Renan também amplia a discussão para o campo cultural. O ideal do amor romântico, que associa vínculo à fusão, posse e intensidade permanente, cria expectativas irreais e dificulta uma relação mais honesta com as oscilações do desejo. Nesse contexto, frases como “eu amo, mas não sinto vontade” passam a ser vistas não como contradições, mas como reflexo de relações excessivamente previsíveis e pouco livres.

Sem oferecer soluções mágicas, o artigo aponta caminhos possíveis: recuperar a individualidade, romper o piloto automático da rotina, investir em comunicação erótica e tratar feridas emocionais antes de tentar reacender o sexo.
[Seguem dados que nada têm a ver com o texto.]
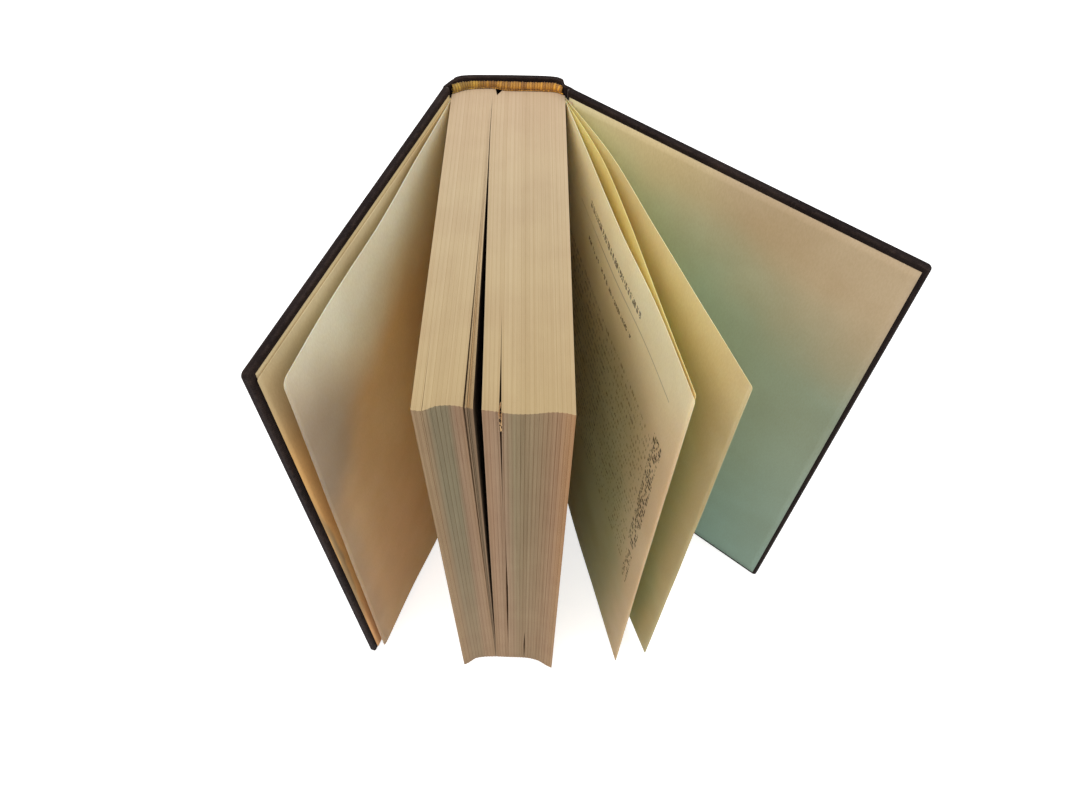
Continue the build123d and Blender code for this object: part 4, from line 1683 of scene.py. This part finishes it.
@dataclass(frozen=True)
class PaperWork:
    """The pages, the loose leaves and the endpapers."""

    def build_pages(self) -> None:
        """Makes the pages in place of their plain solid, and the torn bits on them."""
        pages = TextBlock().build(PageEdges().build())
        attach(pages, "book_block")
        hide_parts("text_block")
        LOG.info("pages: %d faces", len(pages.data.polygons))
        torn = TornPaper().build(PlainLayer("torn_paper", (222, 184, 132), (160, 110, 66)).build())
        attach(torn, "book_block")
        LOG.info("torn paper bits: %d faces", len(torn.data.polygons))

    def build_loose(self) -> None:
        """Makes the leaves that stand away from the pages."""
        sheets = (
            (
                LooseSheet(
                    "front_loose_page", Side.FRONT, 2.2 * MM, 118.6 * MM, 16.3, (-0.2, -0.7, 0.2),
                    17.9, (-1.2, -2.2, -0.6), (0.737, 0.139, -0.043), corner=2.6 * MM,
                ),
                LeafPaper(
                    "page_paper", (224, 192, 140), (234, 196, 144), (204, 174, 138),
                    (
                        # Painted light: a pale band along the top and cool grey bands along the
                        # outer edge, where the light falls.
                        Field((236, 236, 218), (0.5, 1.1), (0.9, 0.34), 0.95, -8.0, 0.45),
                        Field((178, 158, 132), (1.04, 0.3), (0.16, 0.9)),
                        Field((164, 152, 136), (1.0, 0.8), (0.32, 0.24)),
                        # Painted shade: warm brown in the lower middle, where the leaf lies in
                        # shade.
                        Field((222, 176, 138), (0.72, 0.2), (0.4, 0.5), 0.6, core=0.0),
                    ),
                    thin=0.8,
                ),
                "front_loose_leaf", "pages",
            ),
            (
                LooseSheet(
                    "front_flyleaf_sheet", Side.FRONT, 1.1 * MM, 120.8 * MM, 19.1, (0.0, 0.0, 0.0),
                    19.0,
                    (0.0, 0.0, 0.0), (0.939, 0.147, 0.008), thickness=0.15 * MM, ripple=0.08 * MM,
                ),
                LeafPaper(
                    "front_flyleaf_paper", (236, 206, 150), (214, 178, 122), (186, 164, 118),
                    (
                        # Painted light: a pale band along the top.
                        Field((246, 230, 192), (0.6, 1.06), (0.6, 0.34), 0.95, -8.0),
                        Field((250, 196, 126), (0.98, 0.44), (0.2, 0.6), 0.95, core=0.5),
                        Field((236, 180, 128), (0.96, 0.0), (0.4, 0.4), 0.8),
                        # Painted shade: a narrow dark strip down the outer margin, where the
                        # flyleaf is shaded against the board.
                        Field((150, 134, 108), (1.0, 0.42), (0.018, 0.36), 0.7),
                    ),
                ),
                "front_flyleaf", "endpapers",
            ),
            (
                LooseSheet(
                    "back_loose_page", Side.BACK, 1.5 * MM, 122.2 * MM, 14.2, (-0.1, -0.3, 0.7),
                    13.6, (-0.9, -1.2, -0.4), (0.32, 0.024, 0.019),
                ),
                LeafPaper(
                    "printed_page_paper", (202, 178, 126), (188, 184, 146), (216, 190, 155),
                    (
                        # Painted shade: a dull greenish patch over the middle and lower part, where
                        # the leaf lies in shade.
                        Field((172, 178, 142), (0.66, 0.3), (0.34, 0.7), core=0.2),
                        # Painted light: a beige band along the outer edge and a pale band along the
                        # top, where the light falls.
                        Field((214, 189, 154), (1.02, 0.4), (0.14, 1.2)),
                        Field((255, 240, 200), (0.25, 1.12), (1.15, 0.42), 1.0, core=0.5),
                    ),
                    thin=0.8,
                    print_rows=self.marks(),
                ),
                "back_loose_leaves", "pages",
            ),
            (
                LooseSheet(
                    "back_loose_page_behind", Side.BACK, 1.5 * MM, 120.6 * MM,
                    14.6, (3.2, 2.8, 1.3), 14.0, (2.6, 2.6, 1.0), (0.377, -0.093, 0.01),
                ),
                LeafPaper(
                    # Painted light: very pale colours and a pale band along the top, to offset the
                    # shade this leaf lies in.
                    "second_page_paper", (255, 240, 178), (255, 236, 172), (224, 200, 150),
                    (Field((252, 230, 156), (0.4, 1.08), (0.9, 0.34), 0.95),),
                    thin=0.8,
                ),
                "back_loose_leaves", "pages",
            ),
            (
                LooseSheet(
                    "back_flyleaf_sheet", Side.BACK, 0.1 * MM, 123.8 * MM, 21.1, (2.5, 1.6, 0.7),
                    19.8,
                    (0.6, 0.5, 0.2), (0.45, -0.066, 0.024), thickness=0.15 * MM,
                ),
                LeafPaper(
                    "flyleaf_paper", (236, 224, 152), (208, 214, 150), (196, 184, 142),
                    (
                        Field((196, 206, 140), (0.6, 0.66), (0.36, 0.5), 0.8, -20.0),
                        Field((176, 186, 142), (0.84, 0.15), (0.13, 0.95), 0.85),
                        # Painted light: a pale band along the top.
                        Field((238, 222, 176), (0.5, 1.1), (0.9, 0.3)),
                    ),
                    thin=0.8,
                ),
                "back_flyleaf", "endpapers",
            ),
        )
        for sheet, finish, node, slot in sheets:
            piece = sheet.build(finish.build())
            sheet.hang(piece)
            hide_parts(node)
            LOG.info("loose sheet %s: %d faces", sheet.name, len(piece.data.polygons))

    @staticmethod
    def marks() -> tuple[MarkRows, ...]:
        """Gives the back page's marks: headings with a rule, a column of short marks, and rows."""
        return (
            MarkRows((0.285, 0.68), (0.928, 0.941), 1, 0.0, 0.95, 92.0, 0.62, 0.85, 0.0),
            MarkRows((0.2, 0.9), (0.8985, 0.902), 1, 0.012, 1.5, 1.0, 2.4, 0.4, 3.0),
            MarkRows((0.29, 0.66), (0.86, 0.87), 1, 0.0, 0.8, 90.0, 0.7, 0.8, 5.0),
            MarkRows((0.872, 0.928), (0.47, 0.815), 30, 0.0, 0.72, 66.0, 0.62, 0.9, 9.0),
            MarkRows((0.882, 0.925), (0.33, 0.45), 10, 0.0, 0.7, 70.0, 0.45, 0.75, 19.0),
            MarkRows((0.12, 0.52), (0.36, 0.79), 24, 0.0, 0.45, 80.0, 0.56, 0.42, 12.0),
            MarkRows((0.5, 0.86), (0.36, 0.79), 24, 0.0, 0.34, 120.0, 0.36, 0.55, 15.0),
        )

    def build_pastedowns(self) -> None:
        """Makes the papers glued to the covers, and the hinges that join them to the pages."""
        papers = (
            (
                Pastedown(Side.FRONT, 120.5 * MM),
                LeafPaper(
                    "front_pastedown_paper", (214, 190, 142), (216, 196, 152), (220, 200, 158),
                    # Painted shade: darker towards the lower outer corner, where the flyleaf shades
                    # the paper.
                    (Field((160, 138, 106), (0.95, 0.0), (0.4, 0.6), 0.7, core=0.0),),
                ),
            ),
            (
                Pastedown(Side.BACK, 121.6 * MM),
                LeafPaper(
                    "back_pastedown_paper", (234, 234, 188), (184, 200, 174), (160, 172, 152),
                    (
                        # Painted shadow: a grey-green field over the lower part, where the leaves
                        # cast their shadow.
                        Field((154, 182, 172), (0.6, -0.1), (1.1, 0.75), 0.95, core=0.2),
                        # Painted light: beige over the upper outer part and a pale band at the top
                        # by the hinge, where the light falls.
                        Field((206, 183, 152), (0.68, 1.25), (1.2, 0.54), 1.0, -17.0, 0.56),
                        Field((230, 208, 162), (0.1, 1.06), (0.5, 0.16), 0.9, -14.0),
                    ),
                ),
            ),
        )
        for pastedown, finish in papers:
            side, material = pastedown.side, finish.build()
            EndpaperHinge(side).build(material)
            piece = pastedown.build(material)
            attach(piece, side.body)
            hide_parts(f"{side.label}_pastedown")
            LOG.info("%s: %d faces", piece.name, len(piece.data.polygons))


@dataclass(frozen=True)
class Case:
    """The covers, the spine wall and the linings, which keep their CAD shapes.

    Attributes:
        folds: For each side, where the cloth of its joint turns.
    """

    folds: tuple[tuple[Side, tuple[float, float]], ...] = (
        (Side.FRONT, (1.4, -0.9)),
        (Side.BACK, (0.9, -2.0)),
    )

    @staticmethod
    def dress(node: str, material: Material, slot: str) -> None:
        """Gives a CAD node a finished material."""
        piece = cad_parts[node]
        piece.data.materials.clear()
        piece.data.materials.append(material)
        LOG.info("dressed %s", node)

    def build(self) -> None:
        """Gives the case's CAD nodes their finish, and makes the joints' cloth and the bands."""
        board = PlainLayer("greyboard", (74, 64, 58), (54, 46, 42)).build()
        spine_paper = PlainLayer("spine_card", (168, 148, 116), (140, 120, 92)).build()
        gauze = PlainLayer("spine_gauze", (200, 188, 160), (120, 106, 84), 900.0).build()
        for side, fold in self.folds:
            cloth = BookCloth(f"{side.label}_cloth", side.sign * (90.0 - side.open_angle)).build()
            self.dress(f"{side.label}_board", board, "board")
            self.dress(f"{side.label}_cover_cloth", cloth, "case_cloth")
            self.dress(f"{side.label}_mull_flange", gauze, "mull")
            piece = JointCloth(side, fold).build(cloth)
            LOG.info("%s: %d faces", piece.name, len(piece.data.polygons))
        self.dress("spine_cloth", BookCloth("spine_wall_cloth").build(), "case_cloth")
        self.dress("spine_inlay", board, "board")
        self.dress("spine_lining", spine_paper, "spine_paper")
        self.dress("spine_mull", gauze, "mull")
        thread = BandThread().build()
        Band("headband", HEAD, 1).build(thread)
        Band("tailband", TAIL, -1).build(thread)


def main() -> None:
    """Builds the book's looks in order."""
    logging.basicConfig(level=logging.INFO, format="%(name)s: %(message)s")
    Camera().build()
    Studio().build()
    Finish.effects = SharedEffects()
    paper = PaperWork()
    paper.build_pages()
    paper.build_loose()
    paper.build_pastedowns()
    Case().build()


if __name__ == "__main__":
    main()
Para o psicólogo, o desejo precisa de movimento, imaginação e sujeitos vivos, não de obrigações ou performances vazias.

Ao final, Renan Santana convida o leitor a abandonar a ideia de que o desejo deveria ser constante e eterno. Oscilar faz parte da experiência humana e não invalida o amor. Compreender essa dinâmica permite relações mais maduras, menos idealizadas e mais conscientes. O que sustenta um relacionamento ao longo do tempo não é a euforia permanente, mas a escolha diária de cuidar daquilo que, inevitavelmente, não se mantém sozinho.